Stephen L. Wilmeth is a rancher from southern New Mexico. He has long been a student of Aldo Leopold, but has a far different interpretation of his concepts than the prevailing environmental representations. His belief in Leopold’s stance on stewardship comes from the fact that Leopold was first and last a farmer. It would have been with that personal commitment to conservation that Leopold would have understood what he wrote when he described the true stewards of the land. Environmentalists today stand in juxtaposition to that understanding of stewardship. Many will already argue that the misinformed have become the misdirected.
5 comments:
Can 150+ million acres of wilderness or WSA be correct? If that is correct we need to remind Congress that they have again failed to live up to the spirit of what they promised to the American people!
Now, let's see. Rich, white guys. Some names that come to mind are Foreman, Capra, Steinborn, Small, Newcomer, Fischmann, Sorg, and Kurtz. Ye Haw! love it, love it, love it!!!
Has any of the Hispano group checked the return address on the check they received for their media blitz?
Two things.

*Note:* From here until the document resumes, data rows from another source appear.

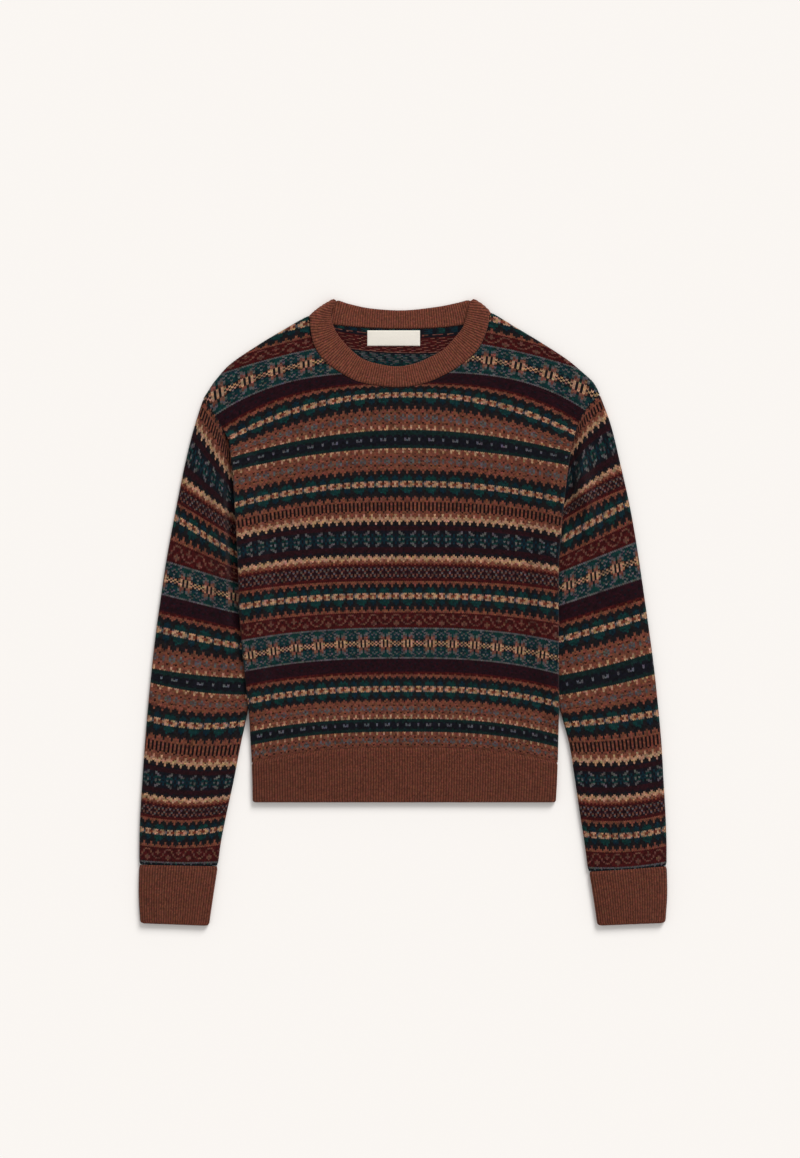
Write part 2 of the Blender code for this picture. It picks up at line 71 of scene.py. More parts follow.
KNIT_WALL = 0.0024
RIB_WALL = 0.0026
SEAM_GAP = 0.0003           # between neighbouring pieces
SLEEVE_SLIT = 0.0005        # empty slit inside a flattened sleeve
CUFF_SLIT = 0.0004
BODY_HEIGHT = 2 * KNIT_WALL + SEAM_GAP
SLEEVE_HEIGHT = 2 * KNIT_WALL + SLEEVE_SLIT
CUFF_HEIGHT = 2 * RIB_WALL + CUFF_SLIT
HEM_HEIGHT = 2 * RIB_WALL + SEAM_GAP

TUCK_LIFT = SLEEVE_HEIGHT + 1.5 * SEAM_GAP    # how far a tucked sleeve lifts the body's side
TUCK_MARGIN = 0.007         # full lift reaches this far past the sleeve's inner edge
TUCK_RAMP = 0.015           # and then eases to nothing over this width
TUCK_FADE_UP = 0.036        # above the underarm the lift fades out over this height
TUCK_FADE_DOWN = 0.009      # and below, as the sleeve draws clear by this much

# Where the body's side stands off the sleeve under it: its middle, half length and height.
SIDE_RISES = {"left": (0.076, 0.080, 0.0068), "right": (0.150, 0.054, 0.0050)}
RISE_REACH = 0.030          # it rises to the side over this width
SLEEVE_SINK = 0.0027        # and beside it the sleeve sinks by this much,
SINK_REACH = 0.0130         # out to this far either way,
SINK_RAMP = 0.0070          # easing back over this width

FRONT_SWELL = 0.0014        # how far the front stands off the back
SWELL_ACROSS = 0.10         # it grows over this share of the half width, in from the sides,
SWELL_ALONG = 0.050         # over this length up from the rib,
SWELL_TOP = 0.245           # and over as much down from here
SLEEVE_SWELL = 0.0012       # how far a sleeve's upper layer stands off the lower one
SLEEVE_RAMP = 0.014         # a sleeve swells over this width from its outer edge and from the body
SWELL_COURSES = 26.0        # a sleeve's swell grows over this many courses at either end

LEG_SLANT = 0.72            # how far a stitch's middle hangs below its sides, in courses
WALE_GROOVE = 0.00030       # depth of the groove between two wales
STITCH_GROOVE = 0.00012     # and down the middle of a wale

HEM_HANG = 0.0007           # how far the hem's stitches hang past its solid
HEM_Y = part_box("hem_rib_front")[0].y - HEM_HANG
RIB_SEAM_MIDDLE = -0.1485   # where the knit meets the rib, at the middle
RIB_SEAM_SIDE = -0.1653     # and at the sides, where the courses droop
RIB_SEAM_POWER = 2.6        # how late that droop sets in
DROOP_REACH = 0.176         # the droops below are measured this far from the middle

SIDES = table(
    "height left_x right_x",
    (-0.2082, -0.1658, 0.1686),
    (-0.1880, -0.1661, 0.1698),
    (-0.1623, -0.1669, 0.1707),
    (-0.1073, -0.1698, 0.1719),
    (-0.0402, -0.1771, 0.1714),
    (0.0017, -0.1804, 0.1714),
    (0.0578, -0.1815, 0.1715),
    (0.1139, -0.1848, 0.1764),
    (0.1524, -0.1870, 0.1808),
    (0.1880, -0.1913, 0.1867),
)
SHOULDERS = {
    "left": (
        (-0.2149, 0.2437), (-0.2057, 0.2569), (-0.1892, 0.2745),
        (-0.1584, 0.2954), (-0.1309, 0.3119), (-0.1052, 0.3262),
    ),
    "right": (
        (0.2107, 0.2521), (0.2010, 0.2618), (0.1799, 0.2793),
        (0.1500, 0.2987), (0.1238, 0.3144), (0.0984, 0.3296),
    ),
}
EDGE_COLUMNS = "outer_x outer_y inner_x inner_y"
SLEEVE_EDGES = {
    "left": table(
        EDGE_COLUMNS,
        (-0.2200, 0.2354, -0.1727, 0.1584),
        (-0.2299, 0.2041, -0.1712, 0.1210),
        (-0.2420, 0.1546, -0.1683, 0.0886),
        (-0.2508, 0.1106, -0.1639, 0.0578),
        (-0.2603, 0.0600, -0.1606, 0.0248),
        (-0.2673, 0.0138, -0.1600, -0.0105),
        (-0.2722, -0.0215, -0.1617, -0.0413),
        (-0.2772, -0.0655, -0.1661, -0.0853),
        (-0.2811, -0.1051, -0.1716, -0.1139),
        (-0.2844, -0.1457, -0.1782, -0.1447),
        (-0.2871, -0.1843, -0.1859, -0.1843),
        (-0.2895, -0.2228, -0.1942, -0.2228),
        (-0.2904, -0.2558, -0.2002, -0.2535),
        (-0.2904, -0.2767, -0.2035, -0.2783),
    ),
    "right": table(
        EDGE_COLUMNS,
        (0.2167, 0.2404, 0.1727, 0.1612),
        (0.2277, 0.2107, 0.1690, 0.1240),
        (0.2393, 0.1645, 0.1617, 0.0941),
        (0.2508, 0.1128, 0.1584, 0.0600),
        (0.2596, 0.0611, 0.1562, 0.0270),
        (0.2662, 0.0160, 0.1568, -0.0083),
        (0.2712, -0.0192, 0.1595, -0.0391),
        (0.2767, -0.0611, 0.1656, -0.0787),
        (0.2811, -0.1029, 0.1735, -0.1106),
        (0.2849, -0.1457, 0.1824, -0.1436),
        (0.2871, -0.1843, 0.1890, -0.1843),
        (0.2893, -0.2228, 0.1947, -0.2228),
        (0.2904, -0.2558, 0.1996, -0.2547),
        (0.2904, -0.2783, 0.2035, -0.2844),
    ),
}
CUFF_EDGES = {
    "left": table(
        EDGE_COLUMNS,
        (-0.2904, -0.2777, -0.2035, -0.2793),
        (-0.2909, -0.3108, -0.2085, -0.3119),
        (-0.2893, -0.3419, -0.2134, -0.3448),
    ),
    "right": table(
        EDGE_COLUMNS,
        (0.2904, -0.2793, 0.2046, -0.2854),
        (0.2909, -0.3108, 0.2093, -0.3140),
        (0.2889, -0.3416, 0.2138, -0.3446),
    ),
}
ARMHOLE_OPEN_SHARE = {"left": 0.607, "right": 0.681}     # how much of the armhole shows
ARMHOLE_BOW = {"left": 0.0020, "right": 0.0060}          # and how far that part bows

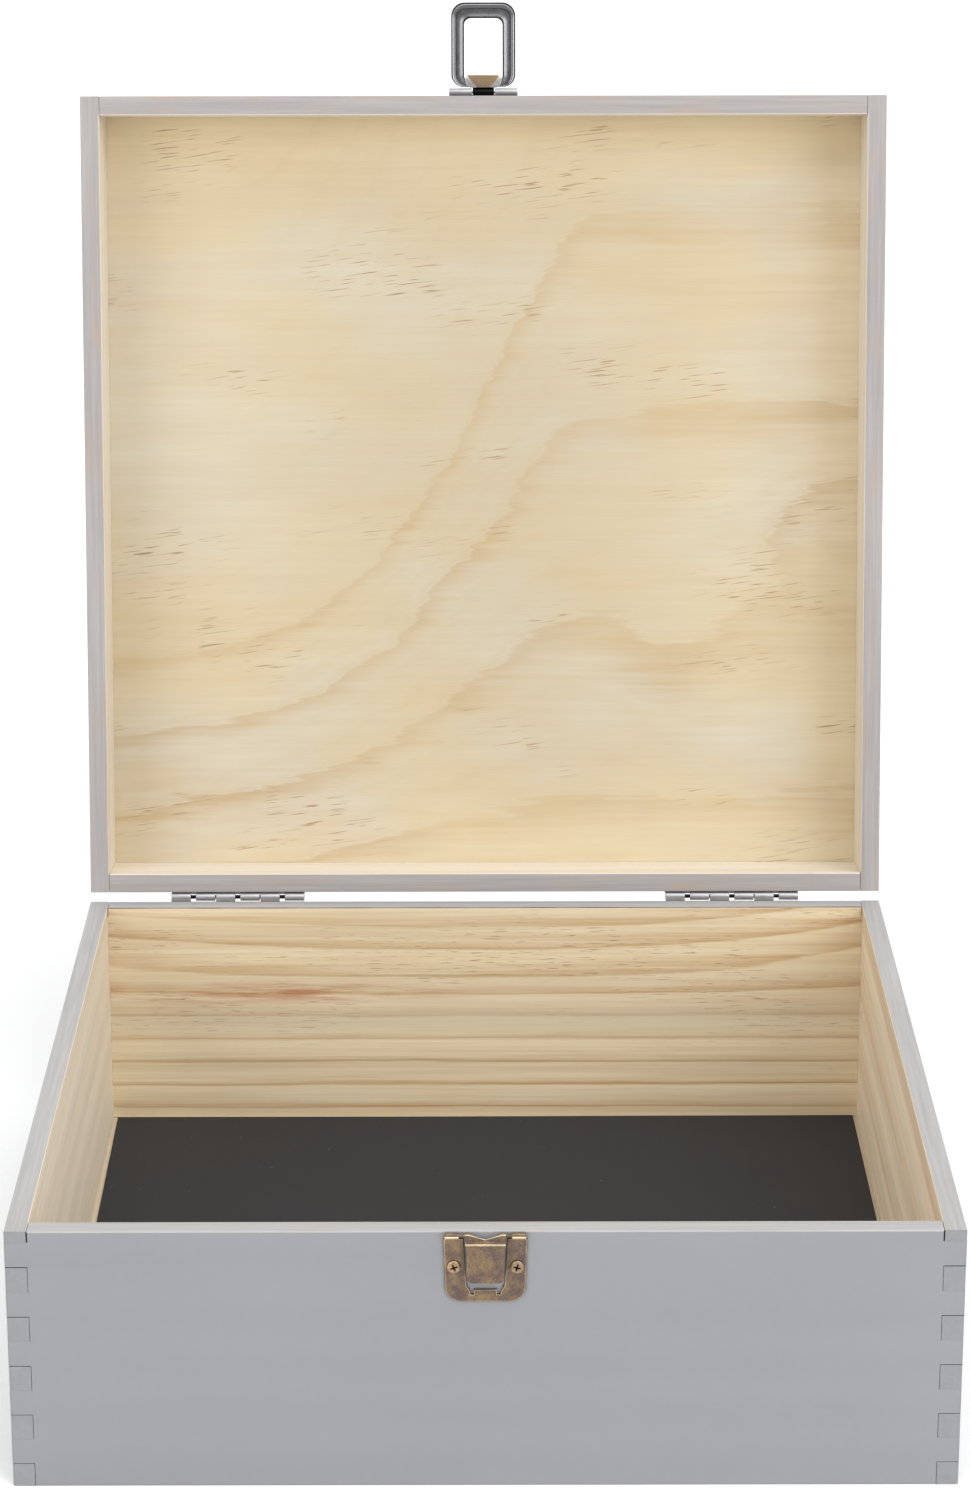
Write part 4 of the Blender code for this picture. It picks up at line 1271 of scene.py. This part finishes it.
# %% Build the loop's plate
plate_half = 12.85 * MM
plate_low = LOOP_PIN_SHUT[2] + LOOP_RADIUS + 0.2 * MM
plate_high = LOOP_PIN_SHUT[2] + 16.0 * MM
plate_outline = blank(plate_half, plate_low, plate_high, 5.0 * MM, 10)
hanger = [shell(plate(plate_outline, CATCH_FACE, -1.0, CATCH_PLATE, 0.22 * MM))]
for low_x, high_x in pair(4.3, 12.8):
    rings = rolled(
        low_x, high_x, LOOP_PIN_SHUT, -1.0, -1.0, LOOP_RADIUS, CATCH_SHEET, 2.6 * MM
    )
    hanger.append(shell(rings))
make_piece("loop_hanger_plate", hanger, "lid", ["loop_plate"], [bright_nickel])
loop_pin = rod(-12.8 * MM, 12.8 * MM, LOOP_PIN_SHUT, LOOP_PIN_RADIUS, 0.1 * MM)
make_piece("loop_rod", [shell(loop_pin)], "lid", ["loop_pin"], [bright_nickel])
for side, x, turn in (("left", -8.0 * MM, 0.5), ("right", 8.0 * MM, 0.1)):
    add_screw(
        f"loop_head_{side}", "lid", f"loop_screw_{side}", brass_screw,
        (x, CATCH_FACE - CATCH_PLATE, LOOP_PIN_SHUT[2] + 10.0 * MM), -1.0, turn,
    )

# %% [markdown]
# ## Studio
#
# The box stands on a plain white sweep under broad soft light from above. The light from behind the
# camera is weaker, so the front stays a middle grey while the rims and the inside of the lid are
# bright.

# %% Floor
FLOOR_REACH = 12.0
FLOOR_LEVEL = -0.05 * MM
floor_mesh = bpy.data.meshes.new("studio_floor")
floor_corners = joined(*rectangle(FLOOR_REACH, FLOOR_REACH).T, np.full(4, FLOOR_LEVEL))
floor_mesh.from_pydata(floor_corners.tolist(), [], [(0, 1, 2, 3)])
studio_floor = bpy.data.objects.new("studio_floor", floor_mesh)
bpy.context.scene.collection.objects.link(studio_floor)
floor_finish = Finish("white_sweep", Roughness=0.9, Specular_IOR_Level=0.0)
floor_finish.drive(Base_Color=(0.94, 0.94, 0.94, 1.0))
floor_mesh.materials.append(floor_finish.material)


# %% Lights
def add_sun(name, elevation, azimuth, strength, angle):
    """A soft sun. AZIMUTH 0 comes from behind the camera and 90 from its right."""
    data = bpy.data.lights.new(name, "SUN")
    data.energy = strength
    data.angle = math.radians(angle)
    sun = bpy.data.objects.new(name, data)
    bpy.context.scene.collection.objects.link(sun)
    sun.rotation_euler = (math.radians(90.0 - elevation), 0.0, math.radians(azimuth))


add_sun("soft_key", 64.0, 22.0, 1.25, 50.0)
add_sun("right_fill", 24.0, 42.0, 1.2, 40.0)
add_sun("left_fill", 24.0, -42.0, 0.97, 40.0)
bpy.context.scene.view_settings.view_transform = "Standard"

world = bpy.data.worlds.new("studio")
bpy.context.scene.world = world
world.use_nodes = True
sky = Wiring(world.node_tree, "Background")
direction = sky.node("ShaderNodeTexCoord", {}, {}, "Generated")
behind = sky.parts(direction)[1].rise(-1.0, 0.35)
sky.drive(Color=(1.0, 1.0, 1.0, 1.0), Strength=0.30 + behind * 0.65)
print("studio ready")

First, the pony tail crowd has to be added to the rich white guy tally to be complete. Next, the Rewilding Project has always been elitist, rich, white guys. That is the real story that must be told. Well, okay, better add Bingaman and Udall to the list as well.
I agree with the comment near the end of the Wilmeth piece about the single unifying point of the S.1689 discussion. If nobody has noticed, the Potrillos have become the focus of this whole debate. The Organs have not been part of the discussion in the press or in the blogs for a long time. Isn't that strange? The overreach of the Bingaman legislation is the real story, and it has national security issues that won't go away. Those points are real or this would have been done a long time ago.